<<<<
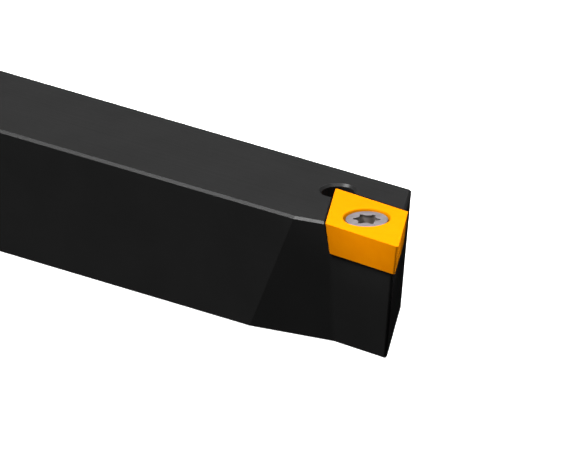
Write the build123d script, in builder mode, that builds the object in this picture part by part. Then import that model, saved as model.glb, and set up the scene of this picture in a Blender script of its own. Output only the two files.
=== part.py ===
from build123d import *
from math import atan2, cos, degrees, radians, sin, sqrt, tan
import os

os.makedirs("parts", exist_ok=True)

# Bar: square shank and head in one piece, 16 by 16 by 125 long
shank_height = 16.0
shank_width = 16.0
overall_length = 125.0
top_chamfer = 0.3
base_chamfer = 0.15

# Insert: four equal sides about a 55 degree point
inscribed_circle = 9.525
point_angle = 55.0
insert_thickness = 3.97
flank_angle = 7.0
corner_radius = 0.2
lead_lean = 3.0
insert_hole_diameter = 4.4
insert_sink_diameter = 5.9
seat_angle = 60.0

# Head: the lead side falls back behind the point, both faces below the edges lean under
relief_length = 15.77
relief_yaw = 12.4
relief_tilt = 5.3
valley_radius = 3.0
face_tilt = 5.0
lead_inset = 0.28
end_inset = 0.2
nose_edge_radius = 0.3

# Pocket: walls open slightly away from the flanks, corner relief drilled at the inner corner
wall_opening = 2.5
corner_hole_diameter = 4.1
corner_hole_offset = 0.75
corner_hole_extra_depth = 0.5
corner_hole_chamfer = 0.3

# Screw and its tapped hole
screw_diameter = 3.5
screw_length = 11.0
head_diameter = 5.15
head_sink = 0.18
head_edge = 0.08
tip_chamfer = 0.5
tapped_clearance = 0.01
mouth_chamfer = 0.3

# Six-lobe recess in the screw's head
lobe_span = 3.35
waist_span = 2.4
lobe_radius = 0.267
recess_depth = 1.3
lobe_turn = 33.0


def level(angle, tilt=0.0):
    """Unit vector pointing out at an angle in plan, dipped below level by the tilt."""
    turn = radians(angle)
    dip = radians(tilt)
    return Vector(cos(turn) * cos(dip), sin(turn) * cos(dip), -sin(dip))


# The insert lies with its rounded point touching the far end and the lead side
half_point = radians(point_angle / 2)
diagonal = 180 - lead_lean - point_angle / 2
lead_normal = -90 - lead_lean
end_normal = lead_normal + 180 - point_angle
point_centre = Vector(
    overall_length / 2 - corner_radius,
    -shank_width / 2 + corner_radius,
    shank_height,
)
insert_top = point_centre + level(diagonal) * ((inscribed_circle / 2 - corner_radius) / sin(half_point))
pocket_floor = shank_height - insert_thickness
insert_seat = Vector(insert_top.X, insert_top.Y, pocket_floor)
long_half = inscribed_circle / 2 / sin(half_point)
short_half = inscribed_circle / 2 / cos(half_point)
insert_plane = Plane(origin=insert_top, x_dir=level(diagonal), z_dir=(0, 0, 1))
screw_axis = Axis(insert_seat, (0, 0, 1))

# Faces of the head that stand under the two cutting edges
under_edge = inscribed_circle / 2 - insert_thickness * tan(radians(flank_angle))
lead_face = Plane(
    origin=insert_seat + level(lead_normal) * (under_edge - lead_inset),
    z_dir=level(lead_normal, face_tilt),
)
end_face = Plane(
    origin=insert_seat + level(end_normal) * (under_edge - end_inset),
    z_dir=level(end_normal, face_tilt),
)
relief_face = Plane(
    origin=(overall_length / 2 - relief_length, -shank_width / 2, shank_height),
    z_dir=level(relief_yaw - 90, relief_tilt),
)

# Walls of the pocket bear on the insert's two hidden flanks at the floor and open a little upwards
rear_wall = Plane(
    origin=insert_seat + level(end_normal + 180) * under_edge,
    z_dir=level(end_normal + 180, flank_angle + wall_opening),
)
side_wall = Plane(
    origin=insert_seat + level(lead_normal + 180) * under_edge,
    z_dir=level(lead_normal + 180, flank_angle + wall_opening),
)

reach = 2 * inscribed_circle


def on_both(edge, first, second):
    """True for the straight edge where two planes meet."""
    ends = (edge @ 0, edge @ 1)
    return all(abs(plane.to_local_coords(end).Z) < 1e-4 for plane in (first, second) for end in ends)


# Waste cut from the lead side: a wedge with a rounded valley
with BuildPart() as lead_waste:
    with Locations((insert_top.X, -shank_width / 2, shank_height / 2)):
        Box(2 * reach, shank_width, 2 * shank_height)
    split(bisect_by=relief_face, keep=Keep.TOP)
    split(bisect_by=lead_face, keep=Keep.TOP)
    fillet(lead_waste.edges().filter_by(lambda e: on_both(e, relief_face, lead_face)), valley_radius)

# Waste cut from the pocket, open towards both cutting edges
with BuildPart() as pocket_waste:
    with Locations(insert_seat):
        Box(2 * reach, 2 * reach, shank_height, align=(Align.CENTER, Align.CENTER, Align.MIN))
    split(bisect_by=rear_wall, keep=Keep.BOTTOM)
    split(bisect_by=side_wall, keep=Keep.BOTTOM)

# Bar with its head milled, edges broken, then pocketed and drilled
with BuildPart() as holder_body:
    Box(overall_length, shank_width, shank_height, align=(Align.CENTER, Align.CENTER, Align.MIN))
    chamfer(holder_body.faces().sort_by(Axis.X)[0].edges().filter_by(Axis.Z), top_chamfer)
    split(bisect_by=end_face, keep=Keep.BOTTOM)
    add(lead_waste.part, mode=Mode.SUBTRACT)
    chamfer(holder_body.faces().sort_by(Axis.Z)[-1].edges(), top_chamfer)
    add(pocket_waste.part, mode=Mode.SUBTRACT)
    fillet(holder_body.edges().filter_by(lambda e: on_both(e, lead_face, end_face)), nose_edge_radius)
    chamfer(holder_body.faces().sort_by(Axis.Z)[0].edges(), base_chamfer)
    with Locations(insert_top + level(diagonal) * (long_half - corner_hole_offset)):
        CounterSinkHole(
            radius=corner_hole_diameter / 2,
            counter_sink_radius=corner_hole_diameter / 2 + corner_hole_chamfer,
            depth=insert_thickness + corner_hole_extra_depth,
            counter_sink_angle=90,
        )
    with Locations(insert_seat):
        CounterSinkHole(
            radius=screw_diameter / 2 + tapped_clearance,
            counter_sink_radius=screw_diameter / 2 + tapped_clearance + mouth_chamfer,
            depth=pocket_floor,
            counter_sink_angle=90,
        )
holder_body.part.label = "holder_body"

# Insert: flanks lean in below the cutting edges
with BuildPart() as cutting_insert:
    with BuildSketch(insert_plane):
        Polygon((long_half, 0), (0, short_half), (-long_half, 0), (0, -short_half), align=None)
    extrude(amount=-insert_thickness, taper=flank_angle)
    fillet(cutting_insert.edges().filter_by(lambda e: abs(e.tangent_at(0.5).Z) > 0.5), corner_radius)
    with Locations(insert_top):
        CounterSinkHole(
            radius=insert_hole_diameter / 2,
            counter_sink_radius=insert_sink_diameter / 2,
            depth=insert_thickness,
            counter_sink_angle=seat_angle,
        )
cutting_insert.part.label = "cutting_insert"

# Screw: the cone under its head fills the lower part of the insert's sink
cone_slope = tan(radians(seat_angle / 2))
head_top = shank_height - head_sink
cone_top = shank_height - (insert_sink_diameter - head_diameter) / 2 / cone_slope
cone_foot = shank_height - (insert_sink_diameter - screw_diameter) / 2 / cone_slope
screw_tip = head_top - screw_length
outline = [
    (0, screw_tip),
    (screw_diameter / 2 - tip_chamfer, screw_tip),
    (screw_diameter / 2, screw_tip + tip_chamfer),
    (screw_diameter / 2, cone_foot),
    (head_diameter / 2, cone_top),
    (head_diameter / 2, head_top - head_edge),
    (head_diameter / 2 - head_edge, head_top),
    (0, head_top),
]
lobe_centre = lobe_span / 2 - lobe_radius
waist = waist_span / 2
waist_radius = (lobe_centre**2 + waist**2 - sqrt(3) * lobe_centre * waist - lobe_radius**2) / (
    2 * (lobe_radius - waist) + sqrt(3) * lobe_centre
)
waist_centre = waist + waist_radius
touch = lobe_radius / (lobe_radius + waist_radius)
touch_x = lobe_centre + touch * (waist_centre * cos(radians(30)) - lobe_centre)
touch_y = touch * waist_centre * sin(radians(30))
touch_reach = sqrt(touch_x**2 + touch_y**2)
touch_angle = degrees(atan2(touch_y, touch_x))


def spoke(reach_out, angle):
    """Point in plan at a distance from the screw's axis."""
    return (reach_out * cos(radians(angle)), reach_out * sin(radians(angle)))


with BuildPart() as clamp_screw:
    with BuildSketch(Plane(origin=(insert_top.X, insert_top.Y, 0), x_dir=(1, 0, 0), z_dir=(0, -1, 0))):
        with BuildLine():
            Polyline(*outline, close=True)
        make_face()
    revolve(axis=screw_axis)
    head_plane = Plane(origin=(insert_top.X, insert_top.Y, head_top), x_dir=level(lobe_turn), z_dir=(0, 0, 1))
    with BuildSketch(head_plane):
        with BuildLine():
            for lobe in range(6):
                turn = 60 * lobe
                ThreePointArc(
                    spoke(touch_reach, turn - touch_angle),
                    spoke(lobe_span / 2, turn),
                    spoke(touch_reach, turn + touch_angle),
                )
                ThreePointArc(
                    spoke(touch_reach, turn + touch_angle),
                    spoke(waist, turn + 30),
                    spoke(touch_reach, turn + 60 - touch_angle),
                )
        make_face()
    extrude(amount=-recess_depth, mode=Mode.SUBTRACT)
clamp_screw.part.label = "clamp_screw"

export_step(holder_body.part, "parts/holder_body.step")
export_step(cutting_insert.part, "parts/cutting_insert.step")
export_step(clamp_screw.part, "parts/clamp_screw.step")
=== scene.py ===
"""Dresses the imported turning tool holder: finishes, clamping screw, tapped thread, studio and camera.

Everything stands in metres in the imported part's own frame: +X runs along the shank towards the insert,
+Z is up, and the holder's base lies on the floor at Z = 0. New pieces are shaped in millimetres about
their own axis, and their last step sets them in place in metres.
"""

import logging
import math
from dataclasses import dataclass, field
from enum import Enum
from typing import Any

import bmesh
import bpy
from mathutils import Matrix, Vector


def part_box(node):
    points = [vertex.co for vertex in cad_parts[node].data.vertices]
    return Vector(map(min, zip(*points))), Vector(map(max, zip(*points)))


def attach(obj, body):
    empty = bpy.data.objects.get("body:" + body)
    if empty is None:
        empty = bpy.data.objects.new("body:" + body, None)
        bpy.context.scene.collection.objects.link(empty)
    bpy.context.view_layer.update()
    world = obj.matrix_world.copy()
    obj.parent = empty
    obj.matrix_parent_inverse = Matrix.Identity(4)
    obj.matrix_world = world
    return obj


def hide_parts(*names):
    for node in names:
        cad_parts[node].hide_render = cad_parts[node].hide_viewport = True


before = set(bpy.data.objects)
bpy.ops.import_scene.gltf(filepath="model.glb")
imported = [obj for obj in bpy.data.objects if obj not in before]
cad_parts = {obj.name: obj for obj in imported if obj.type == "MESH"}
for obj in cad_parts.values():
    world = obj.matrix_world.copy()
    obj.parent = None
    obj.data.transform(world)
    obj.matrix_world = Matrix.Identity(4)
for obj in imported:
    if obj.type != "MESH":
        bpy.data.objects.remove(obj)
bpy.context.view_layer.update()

log = logging.getLogger("tool_holder")

MM = 0.001
PICTURE = (575, 470)

# Points of a mesh in millimetres that lie closer than this are one point
MERGE_MM = 1e-4
# How far from a cut a point still counts as on it
CUT_MM = 1e-5
THREAD_STEPS_PER_TURN = 48

# Share of its strength that each finer layer of a noise keeps
NOISE_LAYER_SHARE = 0.55
# The middle of a noise's values, where nearly all of them lie
NOISE_MIDDLE = (0.35, 0.65)
NOISE_SPAN = (0.3, 0.7)

Colour = str | bpy.types.NodeSocket
Amount = float | bpy.types.NodeSocket


class Slot(Enum):
    """The record's material slots."""

    OXIDE = "blackened_steel"
    GOLD = "gold_coated_carbide"
    SCREW = "screw_steel"


def linear(hex_colour: str) -> tuple[float, float, float, float]:
    """Turns an sRGB hex colour into linear values.

    Args:
        hex_colour: six hex digits after a hash.

    Returns:
        Linear red, green and blue, and an alpha of 1.
    """
    parts = [int(hex_colour[i : i + 2], 16) / 255 for i in (1, 3, 5)]
    red, green, blue = (p / 12.92 if p <= 0.04045 else ((p + 0.055) / 1.055) ** 2.4 for p in parts)
    return (red, green, blue, 1.0)


def per_metre(size_mm: float) -> float:
    """Returns the pattern scale, in repeats a metre, for a real size in millimetres."""
    return 1 / (size_mm * MM)


def add_node(tree: bpy.types.NodeTree, kind: str, inputs: dict[Any, Any], **settings: Any) -> bpy.types.Node:
    """Adds a node, with its settings, its input values and its links.

    Args:
        tree: the node tree that the node joins.
        kind: Blender's name for the node.
        inputs: for each input, by name or number, a value or the output socket that feeds it.
        settings: the node's own properties.

    Returns:
        The new node.
    """
    node = tree.nodes.new(kind)
    for name, value in settings.items():
        setattr(node, name, value)
    for name, value in inputs.items():
        if isinstance(value, bpy.types.NodeSocket):
            tree.links.new(value, node.inputs[name])
        else:
            node.inputs[name].default_value = value
    return node


def new_material(name: str) -> tuple[bpy.types.Material, bpy.types.NodeTree]:
    """Makes an empty node material.

    Args:
        name: the material's name.

    Returns:
        The material and its node tree.
    """
    material = bpy.data.materials.new(name)
    material.use_nodes = True
    material.node_tree.nodes.clear()
    return material, material.node_tree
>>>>
Reproduce the lines exactly, from the line that contains "extrude(amount=-recess_depth, mode=Mode.SUBTRACT)" through the line that contains "obj.matrix_parent_inverse = Matrix.Identity(4)", and nothing more.

    extrude(amount=-recess_depth, mode=Mode.SUBTRACT)
clamp_screw.part.label = "clamp_screw"

export_step(holder_body.part, "parts/holder_body.step")
export_step(cutting_insert.part, "parts/cutting_insert.step")
export_step(clamp_screw.part, "parts/clamp_screw.step")
=== scene.py ===
"""Dresses the imported turning tool holder: finishes, clamping screw, tapped thread, studio and camera.

Everything stands in metres in the imported part's own frame: +X runs along the shank towards the insert,
+Z is up, and the holder's base lies on the floor at Z = 0. New pieces are shaped in millimetres about
their own axis, and their last step sets them in place in metres.
"""

import logging
import math
from dataclasses import dataclass, field
from enum import Enum
from typing import Any

import bmesh
import bpy
from mathutils import Matrix, Vector


def part_box(node):
    points = [vertex.co for vertex in cad_parts[node].data.vertices]
    return Vector(map(min, zip(*points))), Vector(map(max, zip(*points)))


def attach(obj, body):
    empty = bpy.data.objects.get("body:" + body)
    if empty is None:
        empty = bpy.data.objects.new("body:" + body, None)
        bpy.context.scene.collection.objects.link(empty)
    bpy.context.view_layer.update()
    world = obj.matrix_world.copy()
    obj.parent = empty
    obj.matrix_parent_inverse = Matrix.Identity(4)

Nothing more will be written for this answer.